The request:
Return the listing below word for word.

──────────────────────────────

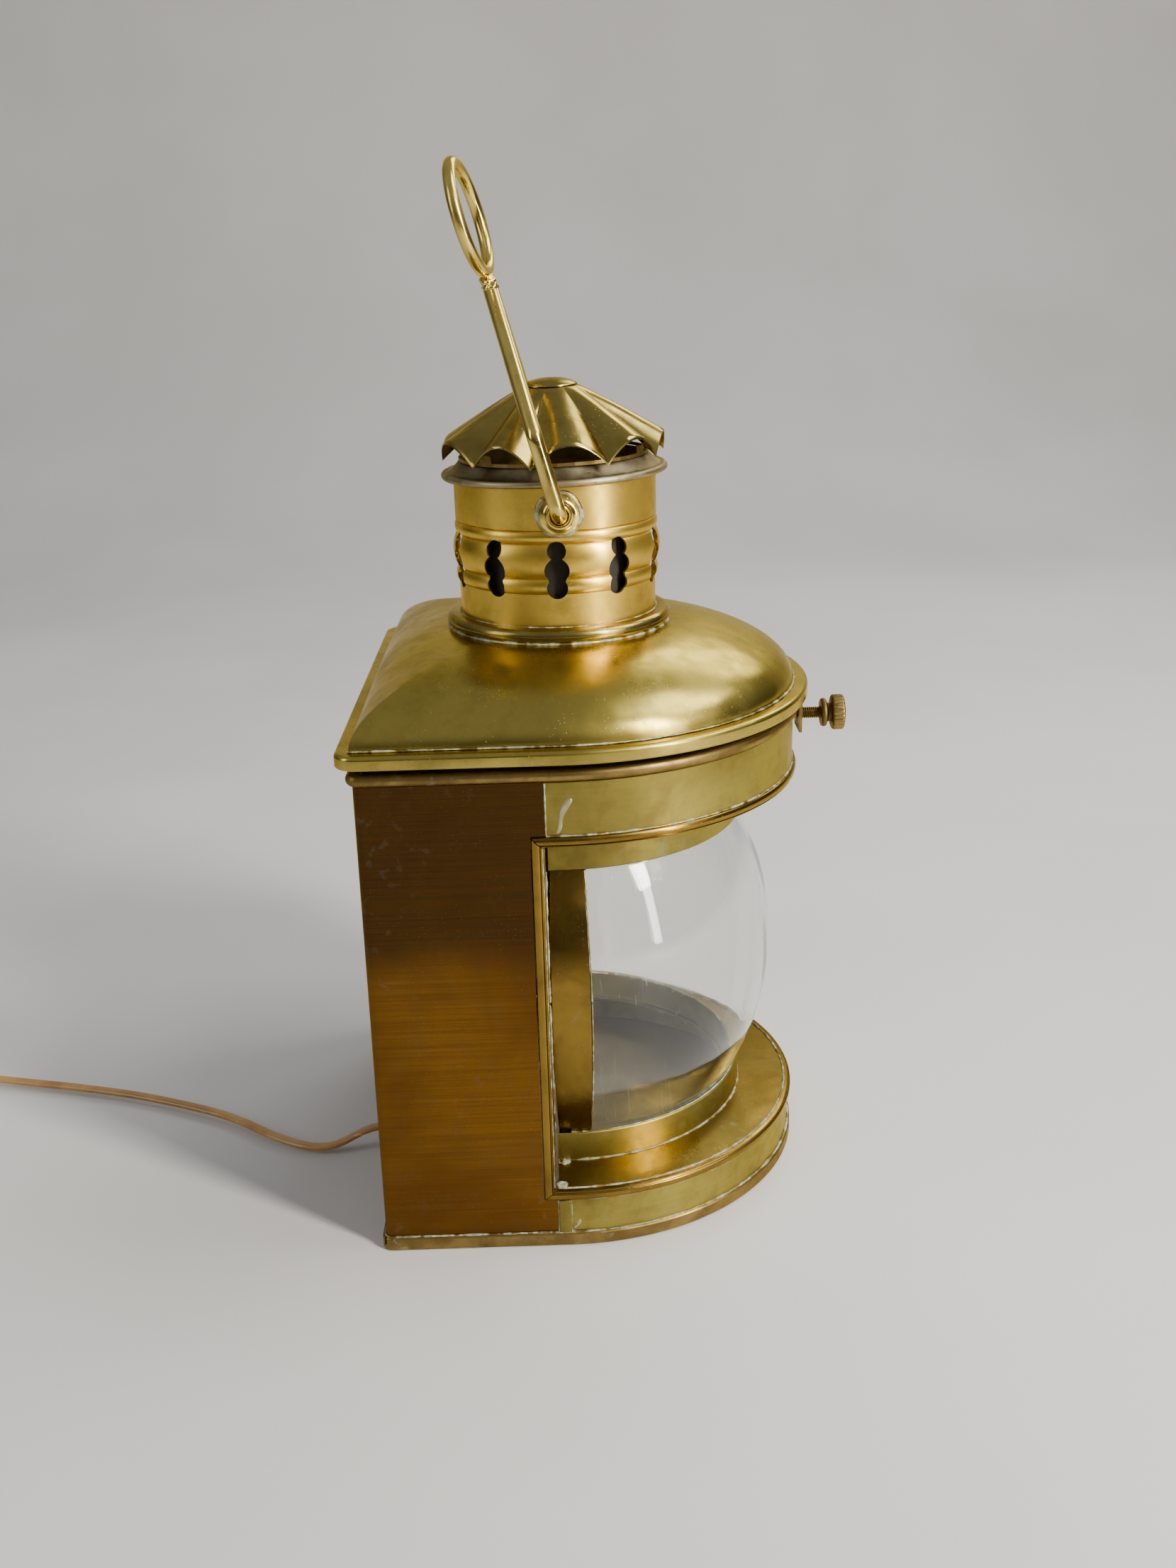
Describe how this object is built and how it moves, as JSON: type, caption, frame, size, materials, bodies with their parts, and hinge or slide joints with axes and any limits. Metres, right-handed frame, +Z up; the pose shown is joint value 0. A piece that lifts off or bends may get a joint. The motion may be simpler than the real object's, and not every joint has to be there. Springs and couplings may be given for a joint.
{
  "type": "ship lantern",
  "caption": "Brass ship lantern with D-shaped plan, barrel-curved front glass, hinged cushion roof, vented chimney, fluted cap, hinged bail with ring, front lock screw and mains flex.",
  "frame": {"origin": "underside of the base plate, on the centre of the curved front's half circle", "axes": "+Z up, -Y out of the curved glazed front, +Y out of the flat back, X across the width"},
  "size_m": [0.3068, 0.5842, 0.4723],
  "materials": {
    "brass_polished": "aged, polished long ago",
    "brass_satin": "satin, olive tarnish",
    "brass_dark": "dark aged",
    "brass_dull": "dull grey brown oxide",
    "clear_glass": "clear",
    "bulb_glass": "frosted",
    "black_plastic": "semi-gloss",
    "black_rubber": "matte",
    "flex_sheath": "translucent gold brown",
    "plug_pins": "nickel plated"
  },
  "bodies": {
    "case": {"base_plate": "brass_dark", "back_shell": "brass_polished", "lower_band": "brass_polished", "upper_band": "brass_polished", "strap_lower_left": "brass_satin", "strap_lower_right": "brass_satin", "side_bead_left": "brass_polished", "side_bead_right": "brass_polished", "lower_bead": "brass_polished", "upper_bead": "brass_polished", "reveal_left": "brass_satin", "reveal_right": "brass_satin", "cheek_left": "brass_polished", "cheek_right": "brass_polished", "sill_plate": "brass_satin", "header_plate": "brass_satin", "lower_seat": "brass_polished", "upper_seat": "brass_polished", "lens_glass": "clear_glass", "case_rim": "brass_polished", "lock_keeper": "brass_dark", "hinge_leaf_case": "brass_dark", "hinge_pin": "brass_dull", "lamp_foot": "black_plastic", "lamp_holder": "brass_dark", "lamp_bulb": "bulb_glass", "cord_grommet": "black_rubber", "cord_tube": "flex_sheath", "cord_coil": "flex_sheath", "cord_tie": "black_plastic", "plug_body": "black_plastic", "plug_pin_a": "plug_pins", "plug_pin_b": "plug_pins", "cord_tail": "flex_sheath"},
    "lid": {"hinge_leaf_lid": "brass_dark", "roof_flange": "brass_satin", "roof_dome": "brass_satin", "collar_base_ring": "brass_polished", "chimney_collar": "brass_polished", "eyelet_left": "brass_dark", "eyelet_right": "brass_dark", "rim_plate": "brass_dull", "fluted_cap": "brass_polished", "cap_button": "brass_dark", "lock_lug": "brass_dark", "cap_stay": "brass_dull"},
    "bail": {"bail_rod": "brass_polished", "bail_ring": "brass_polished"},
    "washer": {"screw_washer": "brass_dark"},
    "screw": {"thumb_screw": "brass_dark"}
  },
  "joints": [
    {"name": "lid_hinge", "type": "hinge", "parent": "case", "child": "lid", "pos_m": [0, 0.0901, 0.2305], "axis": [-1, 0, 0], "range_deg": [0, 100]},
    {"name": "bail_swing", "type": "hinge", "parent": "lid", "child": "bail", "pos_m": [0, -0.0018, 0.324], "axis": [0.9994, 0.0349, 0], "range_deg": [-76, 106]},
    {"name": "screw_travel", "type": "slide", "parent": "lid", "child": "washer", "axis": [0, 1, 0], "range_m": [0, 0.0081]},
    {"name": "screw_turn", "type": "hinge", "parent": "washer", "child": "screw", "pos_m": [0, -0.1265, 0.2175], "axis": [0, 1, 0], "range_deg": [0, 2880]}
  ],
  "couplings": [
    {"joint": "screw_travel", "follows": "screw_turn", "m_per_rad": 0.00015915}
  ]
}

──────────────────────────────

Solution for this problem:
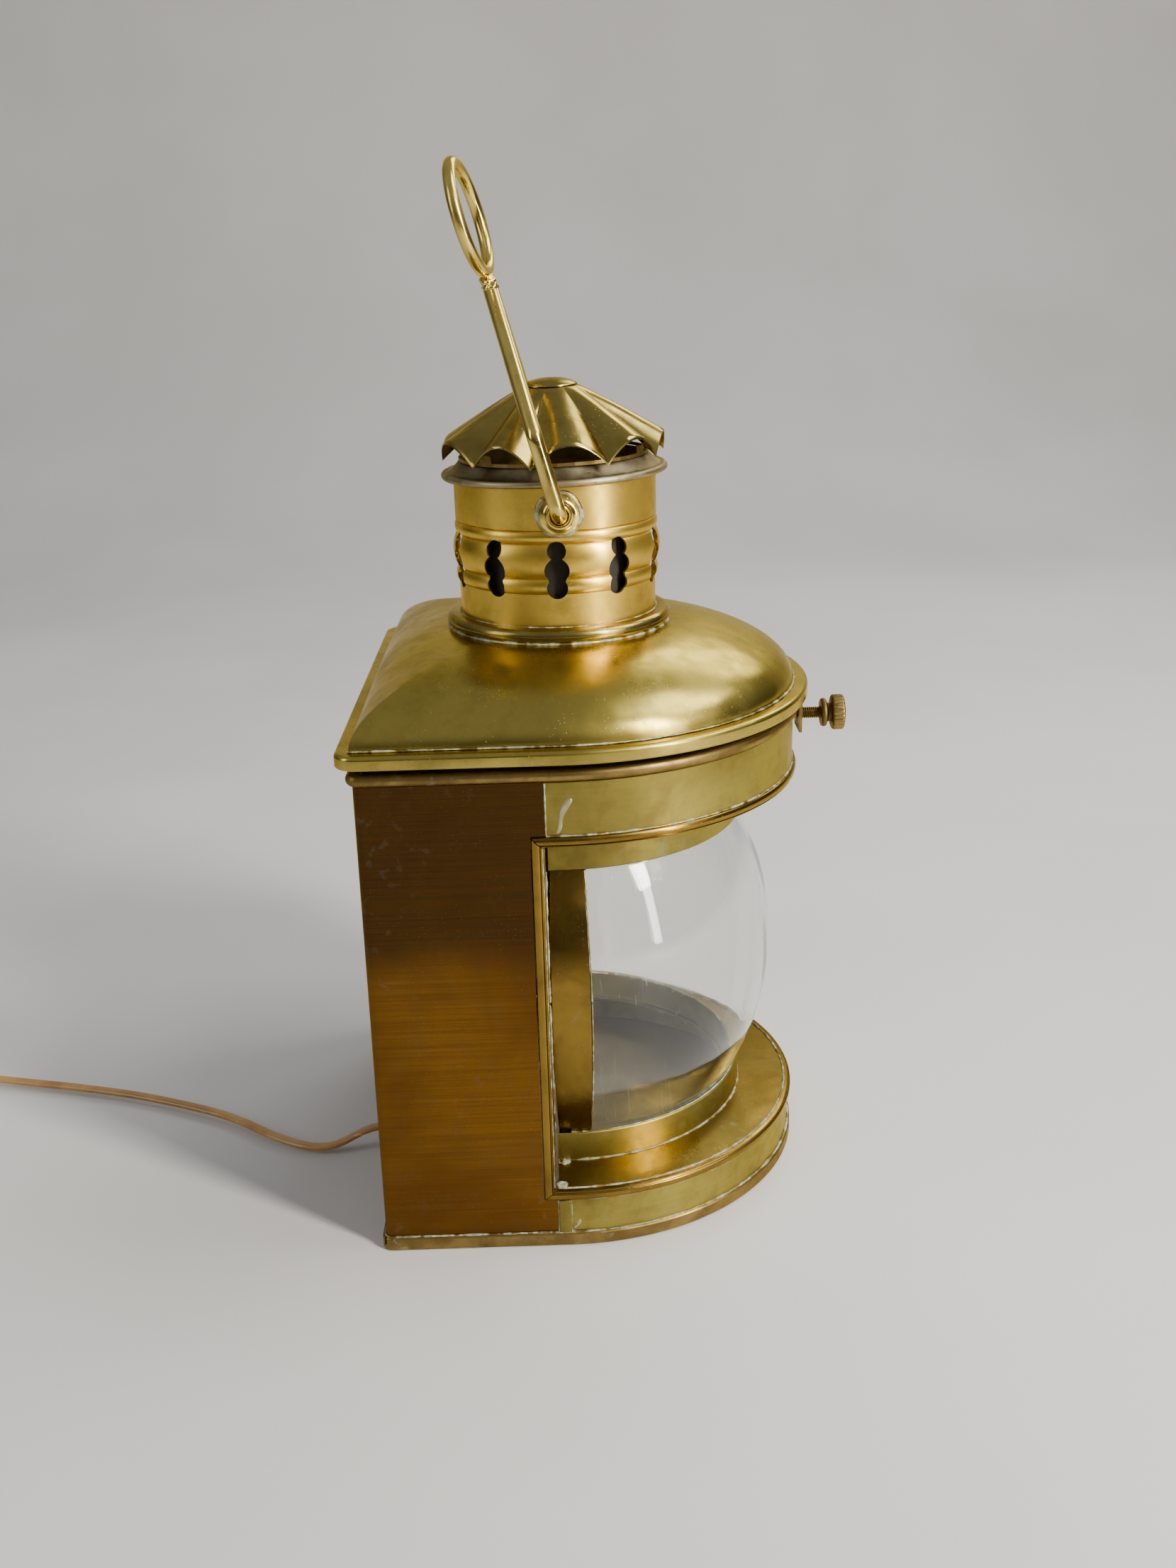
Describe how this object is built and how it moves, as JSON: type, caption, frame, size, materials, bodies with their parts, and hinge or slide joints with axes and any limits. Metres, right-handed frame, +Z up; the pose shown is joint value 0. A piece that lifts off or bends may get a joint. The motion may be simpler than the real object's, and not every joint has to be there. Springs and couplings may be given for a joint.
{
  "type": "ship lantern",
  "caption": "Brass ship lantern with D-shaped plan, barrel-curved front glass, hinged cushion roof, vented chimney, fluted cap, hinged bail with ring, front lock screw and mains flex.",
  "frame": {"origin": "underside of the base plate, on the centre of the curved front's half circle", "axes": "+Z up, -Y out of the curved glazed front, +Y out of the flat back, X across the width"},
  "size_m": [0.3068, 0.5842, 0.4723],
  "materials": {
    "brass_polished": "aged, polished long ago",
    "brass_satin": "satin, olive tarnish",
    "brass_dark": "dark aged",
    "brass_dull": "dull grey brown oxide",
    "clear_glass": "clear",
    "bulb_glass": "frosted",
    "black_plastic": "semi-gloss",
    "black_rubber": "matte",
    "flex_sheath": "translucent gold brown",
    "plug_pins": "nickel plated"
  },
  "bodies": {
    "case": {"base_plate": "brass_dark", "back_shell": "brass_polished", "lower_band": "brass_polished", "upper_band": "brass_polished", "strap_lower_left": "brass_satin", "strap_lower_right": "brass_satin", "side_bead_left": "brass_polished", "side_bead_right": "brass_polished", "lower_bead": "brass_polished", "upper_bead": "brass_polished", "reveal_left": "brass_satin", "reveal_right": "brass_satin", "cheek_left": "brass_polished", "cheek_right": "brass_polished", "sill_plate": "brass_satin", "header_plate": "brass_satin", "lower_seat": "brass_polished", "upper_seat": "brass_polished", "lens_glass": "clear_glass", "case_rim": "brass_polished", "lock_keeper": "brass_dark", "hinge_leaf_case": "brass_dark", "hinge_pin": "brass_dull", "lamp_foot": "black_plastic", "lamp_holder": "brass_dark", "lamp_bulb": "bulb_glass", "cord_grommet": "black_rubber", "cord_tube": "flex_sheath", "cord_coil": "flex_sheath", "cord_tie": "black_plastic", "plug_body": "black_plastic", "plug_pin_a": "plug_pins", "plug_pin_b": "plug_pins", "cord_tail": "flex_sheath"},
    "lid": {"hinge_leaf_lid": "brass_dark", "roof_flange": "brass_satin", "roof_dome": "brass_satin", "collar_base_ring": "brass_polished", "chimney_collar": "brass_polished", "eyelet_left": "brass_dark", "eyelet_right": "brass_dark", "rim_plate": "brass_dull", "fluted_cap": "brass_polished", "cap_button": "brass_dark", "lock_lug": "brass_dark", "cap_stay": "brass_dull"},
    "bail": {"bail_rod": "brass_polished", "bail_ring": "brass_polished"},
    "washer": {"screw_washer": "brass_dark"},
    "screw": {"thumb_screw": "brass_dark"}
  },
  "joints": [
    {"name": "lid_hinge", "type": "hinge", "parent": "case", "child": "lid", "pos_m": [0, 0.0901, 0.2305], "axis": [-1, 0, 0], "range_deg": [0, 100]},
    {"name": "bail_swing", "type": "hinge", "parent": "lid", "child": "bail", "pos_m": [0, -0.0018, 0.324], "axis": [0.9994, 0.0349, 0], "range_deg": [-76, 106]},
    {"name": "screw_travel", "type": "slide", "parent": "lid", "child": "washer", "axis": [0, 1, 0], "range_m": [0, 0.0081]},
    {"name": "screw_turn", "type": "hinge", "parent": "washer", "child": "screw", "pos_m": [0, -0.1265, 0.2175], "axis": [0, 1, 0], "range_deg": [0, 2880]}
  ],
  "couplings": [
    {"joint": "screw_travel", "follows": "screw_turn", "m_per_rad": 0.00015915}
  ]
}